- **GOAL OF THE EXERCISE**:
Copy each line of the listing below exactly.

- **DATA BLOCK**:
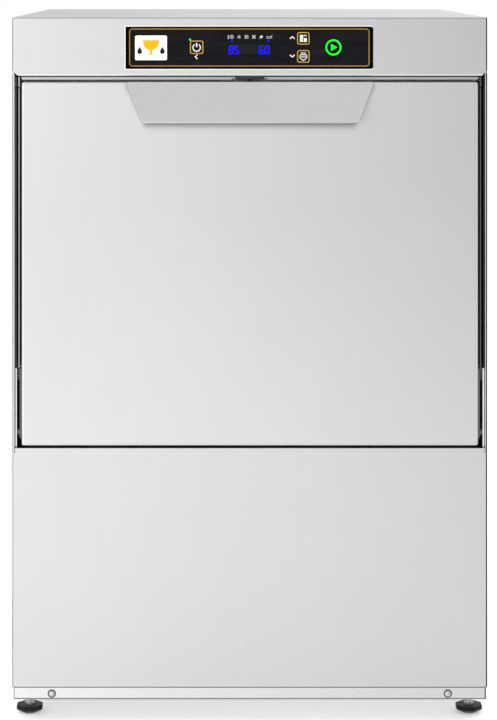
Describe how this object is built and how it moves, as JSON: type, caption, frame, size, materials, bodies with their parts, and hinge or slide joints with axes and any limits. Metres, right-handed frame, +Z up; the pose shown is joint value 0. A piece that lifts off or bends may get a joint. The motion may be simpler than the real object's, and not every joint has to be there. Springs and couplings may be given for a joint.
{
  "type": "glass washer",
  "caption": "Under-counter commercial glass washer: brushed steel cabinet, drop-down door, key panel, rotating wash and rinse arms, pump, boiler and levelling feet.",
  "frame": {"origin": "on the floor under the centre of the bounding box", "axes": "+Z up; the door and control panel face -Y; +X is on the right of someone facing the door"},
  "size_m": [0.47, 0.58, 0.7],
  "materials": {
    "steel_sheet": "fine vertical brushed stainless",
    "polished_steel": "smooth stainless",
    "black_plastic": "moulded black",
    "gloss_black": "gloss black overlay",
    "display_glass": "smoked window with lit digits",
    "circuit_board": "green solder mask",
    "rubber": "matt black",
    "grey_plastic": "moulded grey",
    "white_plastic": "moulded off-white",
    "blue_plastic": "moulded blue",
    "brass": "machined",
    "motor_paint": "satin enamel"
  },
  "bodies": {
    "cabinet": {"base_frame": "steel_sheet", "left_side_panel": "steel_sheet", "right_side_panel": "steel_sheet", "rear_panel": "steel_sheet", "top_cover": "steel_sheet", "service_panel": "steel_sheet", "front_frame": "steel_sheet", "wash_tank": "steel_sheet", "left_rack_guide": "steel_sheet", "right_rack_guide": "steel_sheet", "surface_filter": "steel_sheet", "base_screw_left": "polished_steel", "base_screw_right": "polished_steel", "left_hinge_bracket": "polished_steel", "right_hinge_bracket": "polished_steel", "left_door_strut": "polished_steel", "right_door_strut": "polished_steel", "tank_heater": "polished_steel", "rinse_boiler": "polished_steel", "catch_housing": "black_plastic", "pump_casing": "black_plastic", "mains_cable": "black_plastic", "control_panel": "gloss_black", "display_window": "display_glass", "control_board": "circuit_board", "door_seal": "rubber", "suction_hose": "rubber", "wash_pipe": "rubber", "fill_hose": "rubber", "lower_manifold": "grey_plastic", "upper_manifold": "grey_plastic", "drain_hose": "grey_plastic", "dosing_pump": "grey_plastic", "rinse_pipe": "white_plastic", "inlet_valve": "white_plastic", "boiler_heater": "brass", "pump_motor": "motor_paint"},
    "door": {"door_outer_panel": "steel_sheet", "door_inner_panel": "steel_sheet", "door_handle": "steel_sheet", "catch_strike": "polished_steel", "left_hinge_lever": "polished_steel", "right_hinge_lever": "polished_steel"},
    "catch": {"catch_plunger": "polished_steel"},
    "lower_wash": {"lower_wash_arm": "steel_sheet"},
    "lower_rinse": {"lower_rinse_arm": "steel_sheet"},
    "upper_wash": {"upper_wash_arm": "steel_sheet"},
    "upper_rinse": {"upper_rinse_arm": "steel_sheet"},
    "impeller": {"pump_impeller": "white_plastic"},
    "rotor": {"dosing_rotor": "blue_plastic"},
    "filter": {"sump_filter": "steel_sheet"},
    "standpipe": {"overflow_pipe": "grey_plastic"},
    "power_key": {"power_button": "gloss_black"},
    "program_key": {"program_button": "gloss_black"},
    "service_key": {"service_button": "gloss_black"},
    "start_key": {"start_button": "gloss_black"},
    "front_left_foot": {"foot_front_left": "black_plastic"},
    "front_right_foot": {"foot_front_right": "black_plastic"},
    "rear_left_foot": {"foot_rear_left": "black_plastic"},
    "rear_right_foot": {"foot_rear_right": "black_plastic"}
  },
  "joints": [
    {"name": "door_hinge", "type": "hinge", "parent": "cabinet", "child": "door", "pos_m": [0, -0.253, 0.2875], "axis": [1, 0, 0], "range_deg": [0, 90], "stiffness_Nm_per_rad": 3, "springref_deg": -20.05, "deforming": ["left_door_strut", "right_door_strut"]},
    {"name": "catch_slide", "type": "slide", "parent": "cabinet", "child": "catch", "axis": [0, 0, 1], "range_m": [0, 0.003], "stiffness_N_per_m": 300, "springref_m": -0.004},
    {"name": "lower_wash_spin", "type": "hinge", "parent": "cabinet", "child": "lower_wash", "pos_m": [0, -0.014, 0.2655], "axis": [0, 0, 1], "continuous": true},
    {"name": "lower_rinse_spin", "type": "hinge", "parent": "cabinet", "child": "lower_rinse", "pos_m": [0, -0.014, 0.2832], "axis": [0, 0, 1], "continuous": true},
    {"name": "upper_wash_spin", "type": "hinge", "parent": "cabinet", "child": "upper_wash", "pos_m": [0, -0.014, 0.5949], "axis": [0, 0, 1], "continuous": true},
    {"name": "upper_rinse_spin", "type": "hinge", "parent": "cabinet", "child": "upper_rinse", "pos_m": [0, -0.014, 0.5846], "axis": [0, 0, 1], "continuous": true},
    {"name": "impeller_spin", "type": "hinge", "parent": "cabinet", "child": "impeller", "pos_m": [-0.055, -0.02, 0.1], "axis": [1, 0, 0], "continuous": true},
    {"name": "rotor_spin", "type": "hinge", "parent": "cabinet", "child": "rotor", "pos_m": [-0.175, -0.238, 0.15], "axis": [0, 1, 0], "continuous": true},
    {"name": "filter_lift", "type": "slide", "parent": "cabinet", "child": "filter", "axis": [0, 0, 1], "range_m": [0, 0.06]},
    {"name": "standpipe_lift", "type": "slide", "parent": "cabinet", "child": "standpipe", "axis": [0, 0, 1], "range_m": [0, 0.06]},
    {"name": "power_press", "type": "slide", "parent": "cabinet", "child": "power_key", "axis": [0, 1, 0], "range_m": [0, 0.0008], "stiffness_N_per_m": 600, "springref_m": -0.001},
    {"name": "program_press", "type": "slide", "parent": "cabinet", "child": "program_key", "axis": [0, 1, 0], "range_m": [0, 0.0008], "stiffness_N_per_m": 600, "springref_m": -0.001},
    {"name": "service_press", "type": "slide", "parent": "cabinet", "child": "service_key", "axis": [0, 1, 0], "range_m": [0, 0.0008], "stiffness_N_per_m": 600, "springref_m": -0.001},
    {"name": "start_press", "type": "slide", "parent": "cabinet", "child": "start_key", "axis": [0, 1, 0], "range_m": [0, 0.0008], "stiffness_N_per_m": 600, "springref_m": -0.001},
    {"name": "front_left_foot_turn", "type": "hinge", "parent": "cabinet", "child": "front_left_foot", "pos_m": [-0.221, -0.22, 0], "axis": [0, 0, 1], "continuous": true},
    {"name": "front_right_foot_turn", "type": "hinge", "parent": "cabinet", "child": "front_right_foot", "pos_m": [0.221, -0.22, 0], "axis": [0, 0, 1], "continuous": true},
    {"name": "rear_left_foot_turn", "type": "hinge", "parent": "cabinet", "child": "rear_left_foot", "pos_m": [-0.221, 0.22, 0], "axis": [0, 0, 1], "continuous": true},
    {"name": "rear_right_foot_turn", "type": "hinge", "parent": "cabinet", "child": "rear_right_foot", "pos_m": [0.221, 0.22, 0], "axis": [0, 0, 1], "continuous": true}
  ]
}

- **COMPLETED EXERCISE**:
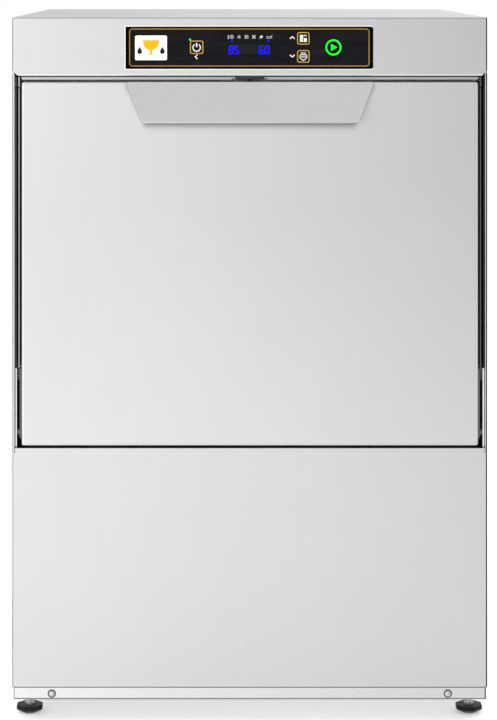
Describe how this object is built and how it moves, as JSON: type, caption, frame, size, materials, bodies with their parts, and hinge or slide joints with axes and any limits. Metres, right-handed frame, +Z up; the pose shown is joint value 0. A piece that lifts off or bends may get a joint. The motion may be simpler than the real object's, and not every joint has to be there. Springs and couplings may be given for a joint.
{
  "type": "glass washer",
  "caption": "Under-counter commercial glass washer: brushed steel cabinet, drop-down door, key panel, rotating wash and rinse arms, pump, boiler and levelling feet.",
  "frame": {"origin": "on the floor under the centre of the bounding box", "axes": "+Z up; the door and control panel face -Y; +X is on the right of someone facing the door"},
  "size_m": [0.47, 0.58, 0.7],
  "materials": {
    "steel_sheet": "fine vertical brushed stainless",
    "polished_steel": "smooth stainless",
    "black_plastic": "moulded black",
    "gloss_black": "gloss black overlay",
    "display_glass": "smoked window with lit digits",
    "circuit_board": "green solder mask",
    "rubber": "matt black",
    "grey_plastic": "moulded grey",
    "white_plastic": "moulded off-white",
    "blue_plastic": "moulded blue",
    "brass": "machined",
    "motor_paint": "satin enamel"
  },
  "bodies": {
    "cabinet": {"base_frame": "steel_sheet", "left_side_panel": "steel_sheet", "right_side_panel": "steel_sheet", "rear_panel": "steel_sheet", "top_cover": "steel_sheet", "service_panel": "steel_sheet", "front_frame": "steel_sheet", "wash_tank": "steel_sheet", "left_rack_guide": "steel_sheet", "right_rack_guide": "steel_sheet", "surface_filter": "steel_sheet", "base_screw_left": "polished_steel", "base_screw_right": "polished_steel", "left_hinge_bracket": "polished_steel", "right_hinge_bracket": "polished_steel", "left_door_strut": "polished_steel", "right_door_strut": "polished_steel", "tank_heater": "polished_steel", "rinse_boiler": "polished_steel", "catch_housing": "black_plastic", "pump_casing": "black_plastic", "mains_cable": "black_plastic", "control_panel": "gloss_black", "display_window": "display_glass", "control_board": "circuit_board", "door_seal": "rubber", "suction_hose": "rubber", "wash_pipe": "rubber", "fill_hose": "rubber", "lower_manifold": "grey_plastic", "upper_manifold": "grey_plastic", "drain_hose": "grey_plastic", "dosing_pump": "grey_plastic", "rinse_pipe": "white_plastic", "inlet_valve": "white_plastic", "boiler_heater": "brass", "pump_motor": "motor_paint"},
    "door": {"door_outer_panel": "steel_sheet", "door_inner_panel": "steel_sheet", "door_handle": "steel_sheet", "catch_strike": "polished_steel", "left_hinge_lever": "polished_steel", "right_hinge_lever": "polished_steel"},
    "catch": {"catch_plunger": "polished_steel"},
    "lower_wash": {"lower_wash_arm": "steel_sheet"},
    "lower_rinse": {"lower_rinse_arm": "steel_sheet"},
    "upper_wash": {"upper_wash_arm": "steel_sheet"},
    "upper_rinse": {"upper_rinse_arm": "steel_sheet"},
    "impeller": {"pump_impeller": "white_plastic"},
    "rotor": {"dosing_rotor": "blue_plastic"},
    "filter": {"sump_filter": "steel_sheet"},
    "standpipe": {"overflow_pipe": "grey_plastic"},
    "power_key": {"power_button": "gloss_black"},
    "program_key": {"program_button": "gloss_black"},
    "service_key": {"service_button": "gloss_black"},
    "start_key": {"start_button": "gloss_black"},
    "front_left_foot": {"foot_front_left": "black_plastic"},
    "front_right_foot": {"foot_front_right": "black_plastic"},
    "rear_left_foot": {"foot_rear_left": "black_plastic"},
    "rear_right_foot": {"foot_rear_right": "black_plastic"}
  },
  "joints": [
    {"name": "door_hinge", "type": "hinge", "parent": "cabinet", "child": "door", "pos_m": [0, -0.253, 0.2875], "axis": [1, 0, 0], "range_deg": [0, 90], "stiffness_Nm_per_rad": 3, "springref_deg": -20.05, "deforming": ["left_door_strut", "right_door_strut"]},
    {"name": "catch_slide", "type": "slide", "parent": "cabinet", "child": "catch", "axis": [0, 0, 1], "range_m": [0, 0.003], "stiffness_N_per_m": 300, "springref_m": -0.004},
    {"name": "lower_wash_spin", "type": "hinge", "parent": "cabinet", "child": "lower_wash", "pos_m": [0, -0.014, 0.2655], "axis": [0, 0, 1], "continuous": true},
    {"name": "lower_rinse_spin", "type": "hinge", "parent": "cabinet", "child": "lower_rinse", "pos_m": [0, -0.014, 0.2832], "axis": [0, 0, 1], "continuous": true},
    {"name": "upper_wash_spin", "type": "hinge", "parent": "cabinet", "child": "upper_wash", "pos_m": [0, -0.014, 0.5949], "axis": [0, 0, 1], "continuous": true},
    {"name": "upper_rinse_spin", "type": "hinge", "parent": "cabinet", "child": "upper_rinse", "pos_m": [0, -0.014, 0.5846], "axis": [0, 0, 1], "continuous": true},
    {"name": "impeller_spin", "type": "hinge", "parent": "cabinet", "child": "impeller", "pos_m": [-0.055, -0.02, 0.1], "axis": [1, 0, 0], "continuous": true},
    {"name": "rotor_spin", "type": "hinge", "parent": "cabinet", "child": "rotor", "pos_m": [-0.175, -0.238, 0.15], "axis": [0, 1, 0], "continuous": true},
    {"name": "filter_lift", "type": "slide", "parent": "cabinet", "child": "filter", "axis": [0, 0, 1], "range_m": [0, 0.06]},
    {"name": "standpipe_lift", "type": "slide", "parent": "cabinet", "child": "standpipe", "axis": [0, 0, 1], "range_m": [0, 0.06]},
    {"name": "power_press", "type": "slide", "parent": "cabinet", "child": "power_key", "axis": [0, 1, 0], "range_m": [0, 0.0008], "stiffness_N_per_m": 600, "springref_m": -0.001},
    {"name": "program_press", "type": "slide", "parent": "cabinet", "child": "program_key", "axis": [0, 1, 0], "range_m": [0, 0.0008], "stiffness_N_per_m": 600, "springref_m": -0.001},
    {"name": "service_press", "type": "slide", "parent": "cabinet", "child": "service_key", "axis": [0, 1, 0], "range_m": [0, 0.0008], "stiffness_N_per_m": 600, "springref_m": -0.001},
    {"name": "start_press", "type": "slide", "parent": "cabinet", "child": "start_key", "axis": [0, 1, 0], "range_m": [0, 0.0008], "stiffness_N_per_m": 600, "springref_m": -0.001},
    {"name": "front_left_foot_turn", "type": "hinge", "parent": "cabinet", "child": "front_left_foot", "pos_m": [-0.221, -0.22, 0], "axis": [0, 0, 1], "continuous": true},
    {"name": "front_right_foot_turn", "type": "hinge", "parent": "cabinet", "child": "front_right_foot", "pos_m": [0.221, -0.22, 0], "axis": [0, 0, 1], "continuous": true},
    {"name": "rear_left_foot_turn", "type": "hinge", "parent": "cabinet", "child": "rear_left_foot", "pos_m": [-0.221, 0.22, 0], "axis": [0, 0, 1], "continuous": true},
    {"name": "rear_right_foot_turn", "type": "hinge", "parent": "cabinet", "child": "rear_right_foot", "pos_m": [0.221, 0.22, 0], "axis": [0, 0, 1], "continuous": true}
  ]
}